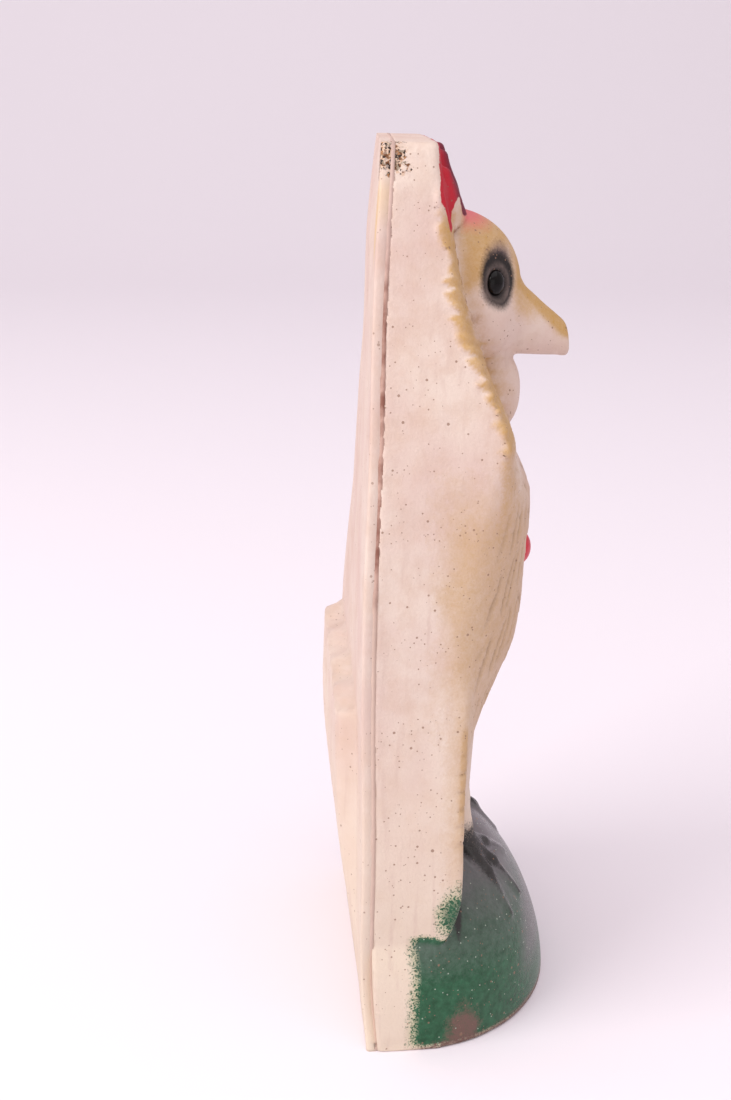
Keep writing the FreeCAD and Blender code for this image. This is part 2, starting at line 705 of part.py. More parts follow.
cap_z = S("squeaker_recess")
cap_radius = f"{S('squeaker_radius')} - {S('squeaker_wall')}"
cap = design_body("squeaker_cap", z=cap_z)
cap_disc = body_sketch(cap, "cap_disc_sketch")
cap_disc.addConstraint(
    Sketcher.Constraint("Coincident", circle(cap_disc, "radius", cap_radius), 3, *ORIGIN)
)
pad(cap, cap_disc, S("cap_thickness"), "cap_disc")
vents(cap, S("cap_thickness"), VENTS, "cap_vents")

cup = design_body("squeaker_cup", z=S("squeaker_recess"))
cup_profile = body_sketch(cup, "cup_profile", "XZ_Plane")
polygon(cup_profile, [(9.8, 0), (12, 0), (12, 1), (11, 1), (11, 6.6), (0, 6.6), (0, 5.4), (9.8, 5.4)])
for i in (0, 2, 4, 6):
    cup_profile.addConstraint(Sketcher.Constraint("Horizontal", i))
for i in (1, 3, 5, 7):
    cup_profile.addConstraint(Sketcher.Constraint("Vertical", i))
cup_profile.addConstraint(Sketcher.Constraint("PointOnObject", 0, START, -1))
cup_profile.addConstraint(Sketcher.Constraint("PointOnObject", 5, START, Y_AXIS))
dimension(cup_profile, "bore", "DistanceX", *ORIGIN, 0, START, 9.8)
dimension(cup_profile, "flange_radius", "DistanceX", *ORIGIN, 1, START, 12)
dimension(cup_profile, "flange_thickness", "DistanceY", *ORIGIN, 1, END, 1)
dimension(cup_profile, "barrel_radius", "DistanceX", *ORIGIN, 3, START, 11)
dimension(cup_profile, "barrel_height", "DistanceY", *ORIGIN, 4, START, 6.6)
dimension(cup_profile, "roof", "DistanceY", 6, START, 5, START, 1.2)
cup_profile.setExpression("Constraints.bore", cap_radius)
cup_profile.setExpression("Constraints.flange_radius", S("flange_radius"))
cup_profile.setExpression("Constraints.flange_thickness", S("flange_thickness"))
cup_profile.setExpression("Constraints.barrel_radius", S("squeaker_radius"))
cup_profile.setExpression("Constraints.barrel_height", S("barrel_height"))
cup_profile.setExpression("Constraints.roof", S("squeaker_wall"))
cup_turned = cup.newObject("PartDesign::Revolution", "cup_turned")
cup_turned.Profile = cup_profile
cup_turned.ReferenceAxis = (cup_profile, ["V_Axis"])
cup_turned.Angle = 360
vents(cup, S("barrel_height"), VENTS, "cup_vents")

BLOCK_TOP = f"{S('squeaker_recess')} + {S('barrel_height')} - {S('squeaker_wall')}"
BLOCK_BOTTOM = f"{BLOCK_TOP} - {S('block_thickness')}"
ROOT_START = f"({S('reed_free_length')} - {S('slot_reach')} + 0.5)"

block = design_body("reed_block", z=BLOCK_BOTTOM)
block_sketch = body_sketch(block, "block_sketch")
block_sketch.addConstraint(
    Sketcher.Constraint("Coincident", circle(block_sketch, "radius", cap_radius), 3, *ORIGIN)
)
rectangle(block_sketch, f"{S('slot_width')} / 2", S("slot_reach"), ROOT_START)
pad(block, block_sketch, S("block_thickness"), "block_disc")

REED_TOP = f"{BLOCK_BOTTOM} - {S('reed_clearance')}"
reed = design_body("squeaker_reed", z=f"{REED_TOP} - {S('reed_thickness')}")
reed_sketch = body_sketch(reed, "reed_sketch")
rectangle(
    reed_sketch, f"{S('reed_width')} / 2", f"{S('reed_free_length')} - {ROOT_START}",
    f"{ROOT_START} + {S('reed_root_length')}",
)
pad(reed, reed_sketch, S("reed_thickness"), "reed_strip")

WEDGE_BOTTOM = f"{BLOCK_BOTTOM} - {S('wedge_height')}"
wedge = design_body("reed_wedge", y=f"{SQUEAKER_Y} + {ROOT_START}", z=WEDGE_BOTTOM)
wedge_sketch = body_sketch(wedge, "wedge_sketch", "XZ_Plane")
polygon(
    wedge_sketch,
    [(-4.2, 0), (4.2, 0), (4.2, 1.6), (2.6, 1.6), (2.6, 1.1), (-2.6, 1.1), (-2.6, 1.6), (-4.2, 1.6)],
)
for i in (2, 6):
    wedge_sketch.addConstraint(Sketcher.Constraint("Horizontal", i))
for i in (1, 3, 5):
    wedge_sketch.addConstraint(Sketcher.Constraint("Vertical", i))
wedge_sketch.addConstraint(Sketcher.Constraint("Symmetric", 0, START, 0, END, Y_AXIS))
wedge_sketch.addConstraint(Sketcher.Constraint("Symmetric", 4, START, 4, END, Y_AXIS))
wedge_sketch.addConstraint(Sketcher.Constraint("Symmetric", 2, START, 6, END, Y_AXIS))
wedge_sketch.addConstraint(Sketcher.Constraint("PointOnObject", 0, START, -1))
dimension(wedge_sketch, "half_width", "DistanceX", *ORIGIN, 0, END, 4.2)
dimension(wedge_sketch, "height", "DistanceY", *ORIGIN, 1, END, 1.6)
dimension(wedge_sketch, "groove_half_width", "DistanceX", *ORIGIN, 4, START, 2.6)
dimension(wedge_sketch, "groove_depth", "DistanceY", 4, START, 2, START, 0.5)
wedge_sketch.setExpression("Constraints.half_width", f"{S('wedge_width')} / 2")
wedge_sketch.setExpression("Constraints.height", S("wedge_height"))
GROOVE_HALF_WIDTH = f"{S('reed_width')} / 2 + {S('reed_clearance')}"
GROOVE_DEPTH = f"{S('reed_thickness')} + {S('reed_clearance')} * 2"
wedge_sketch.setExpression("Constraints.groove_half_width", GROOVE_HALF_WIDTH)
wedge_sketch.setExpression("Constraints.groove_depth", GROOVE_DEPTH)
wedge_pad = pad(wedge, wedge_sketch, S("reed_root_length"), "wedge_pad")
wedge_pad.Reversed = True

# ---------------------------------------------------------------- check and write

doc.recompute()
nodes = [front_shell, back_panel, seam_cement] + buttons + [cup, cap, block, wedge, reed]
faults = [o.Name for o in doc.Objects if {"Invalid", "Error"} & set(o.State)]
if faults:
    raise SystemExit(f"failed objects: {faults}")
os.makedirs("parts", exist_ok=True)
for node in nodes:
    node.Label = node.Name
    shape = node.Shape
    if shape.isNull() or not shape.isValid() or not shape.Solids:
        raise SystemExit(f"{node.Label} has no valid solid")
    shape.exportStep(f"parts/{node.Label}.step")
    box = shape.BoundBox
    print(
        f"{node.Label}: {len(shape.Solids)} solid, {shape.Volume / 1000:.2f} cm3, "
        f"X {box.XMin:.2f} {box.XMax:.2f}  Y {box.YMin:.2f} {box.YMax:.2f}  Z {box.ZMin:.2f} {box.ZMax:.2f}"
    )
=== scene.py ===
"""Looks of the squeaking rubber hen: a painted front moulding, a plain moulded back, the cement between
them, pressed-in eyes and chest stud, and the squeaker in the sole. The hen stands on a pale sweep of paper.
"""

import math

import bpy
import numpy as np
from mathutils import Matrix, Vector


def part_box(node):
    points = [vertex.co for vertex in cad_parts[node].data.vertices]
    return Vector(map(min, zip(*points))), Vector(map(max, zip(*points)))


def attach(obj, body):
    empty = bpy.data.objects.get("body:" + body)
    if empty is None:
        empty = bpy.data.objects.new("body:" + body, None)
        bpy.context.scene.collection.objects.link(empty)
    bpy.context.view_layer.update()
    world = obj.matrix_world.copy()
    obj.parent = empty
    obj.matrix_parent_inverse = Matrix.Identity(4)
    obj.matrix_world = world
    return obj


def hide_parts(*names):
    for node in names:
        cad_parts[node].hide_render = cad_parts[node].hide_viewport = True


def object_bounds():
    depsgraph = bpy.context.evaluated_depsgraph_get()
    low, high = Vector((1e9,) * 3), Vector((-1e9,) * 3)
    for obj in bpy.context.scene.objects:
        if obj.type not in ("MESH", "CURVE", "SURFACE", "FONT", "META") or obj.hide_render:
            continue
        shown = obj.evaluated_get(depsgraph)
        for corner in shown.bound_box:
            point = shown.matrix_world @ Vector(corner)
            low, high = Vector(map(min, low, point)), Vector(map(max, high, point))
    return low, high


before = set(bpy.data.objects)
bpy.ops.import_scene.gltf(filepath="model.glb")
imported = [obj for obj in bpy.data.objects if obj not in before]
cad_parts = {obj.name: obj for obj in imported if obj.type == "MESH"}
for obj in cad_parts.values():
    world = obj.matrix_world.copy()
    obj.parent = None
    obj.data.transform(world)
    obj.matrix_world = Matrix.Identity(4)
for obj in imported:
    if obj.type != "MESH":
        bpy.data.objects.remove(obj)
cad_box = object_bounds()
MM = 0.001

# -------------------- where it stands
# A table-top studio: pale lavender paper swept up into a wall, a soft window lamp high behind the hen's
# back, a wide soft one overhead and a weak fill low on its right. It is seen from its own right side.

CAMERA_AT = Vector((-362.8, 41.7, 245.0)) * MM
CAMERA_YAW, CAMERA_PITCH, CAMERA_ROLL = (math.radians(a) for a in (-6.366, 19.21, 1.46))
LENS_MM = 50.0


def look_direction(yaw, pitch):
    return Vector((math.cos(pitch) * math.cos(yaw), math.cos(pitch) * math.sin(yaw), -math.sin(pitch)))


camera_data = bpy.data.cameras.new("camera")
camera_data.lens = LENS_MM
camera_data.clip_start = 0.01
camera = bpy.data.objects.new("camera", camera_data)
ahead = look_direction(CAMERA_YAW, CAMERA_PITCH)
turned = ahead.to_track_quat("-Z", "Y").to_matrix() @ Matrix.Rotation(CAMERA_ROLL, 3, "Z")
camera.matrix_world = Matrix.Translation(CAMERA_AT) @ turned.to_4x4()
bpy.context.scene.collection.objects.link(camera)
bpy.context.scene.camera = camera
bpy.context.scene.view_settings.view_transform = "Standard"
bpy.context.scene.view_settings.look = "None"


def linear(hex_colour):
    """An sRGB hex colour as linear RGBA."""
    parts = [int(hex_colour[i : i + 2], 16) / 255 for i in (1, 3, 5)]
    return [c / 12.92 if c <= 0.04045 else ((c + 0.055) / 1.055) ** 2.4 for c in parts] + [1.0]


class Paint:
    """A material's node tree, with one way to add a node."""

    def __init__(self, name):
        self.material = bpy.data.materials.new(name)
        self.material.use_nodes = True
        self.tree = self.material.node_tree
        self.shader = self.tree.nodes["Principled BSDF"]

    def add(self, kind, inputs=None, **settings):
        """A node with its settings, and its inputs set to values or linked to other nodes' outputs."""
        node = self.tree.nodes.new("ShaderNode" + kind)
        for key, value in settings.items():
            setattr(node, key, value)
        for key, value in (inputs or {}).items():
            self.set(node.inputs[key], value)
        return node

    def set(self, socket, value):
        if isinstance(value, bpy.types.NodeSocket):
            self.tree.links.new(value, socket)
        elif isinstance(value, bpy.types.Node):
            self.tree.links.new(value.outputs[0], socket)
        else:
            socket.default_value = value

    def finish(self, **sockets):
        for key, value in sockets.items():
            self.set(self.shader.inputs[key.replace("_", " ")], value)
        return self.material


PAPER = "#F0E9EF"
SWEEP_WIDE, SWEEP_TALL = 6.0, 4.0
SWEEP_BACK, SWEEP_FRONT, SWEEP_RADIUS = 1.9, -3.0, 0.8
SWEEP_STEPS = 16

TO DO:
Give again only the lines from the one bearing "doc.recompute()" through the one bearing "zip(*points))), Vector(map(max, zip(*points)))", exactly as they stand.

TASK SOLUTION:
doc.recompute()
nodes = [front_shell, back_panel, seam_cement] + buttons + [cup, cap, block, wedge, reed]
faults = [o.Name for o in doc.Objects if {"Invalid", "Error"} & set(o.State)]
if faults:
    raise SystemExit(f"failed objects: {faults}")
os.makedirs("parts", exist_ok=True)
for node in nodes:
    node.Label = node.Name
    shape = node.Shape
    if shape.isNull() or not shape.isValid() or not shape.Solids:
        raise SystemExit(f"{node.Label} has no valid solid")
    shape.exportStep(f"parts/{node.Label}.step")
    box = shape.BoundBox
    print(
        f"{node.Label}: {len(shape.Solids)} solid, {shape.Volume / 1000:.2f} cm3, "
        f"X {box.XMin:.2f} {box.XMax:.2f}  Y {box.YMin:.2f} {box.YMax:.2f}  Z {box.ZMin:.2f} {box.ZMax:.2f}"
    )
=== scene.py ===
"""Looks of the squeaking rubber hen: a painted front moulding, a plain moulded back, the cement between
them, pressed-in eyes and chest stud, and the squeaker in the sole. The hen stands on a pale sweep of paper.
"""

import math

import bpy
import numpy as np
from mathutils import Matrix, Vector


def part_box(node):
    points = [vertex.co for vertex in cad_parts[node].data.vertices]
    return Vector(map(min, zip(*points))), Vector(map(max, zip(*points)))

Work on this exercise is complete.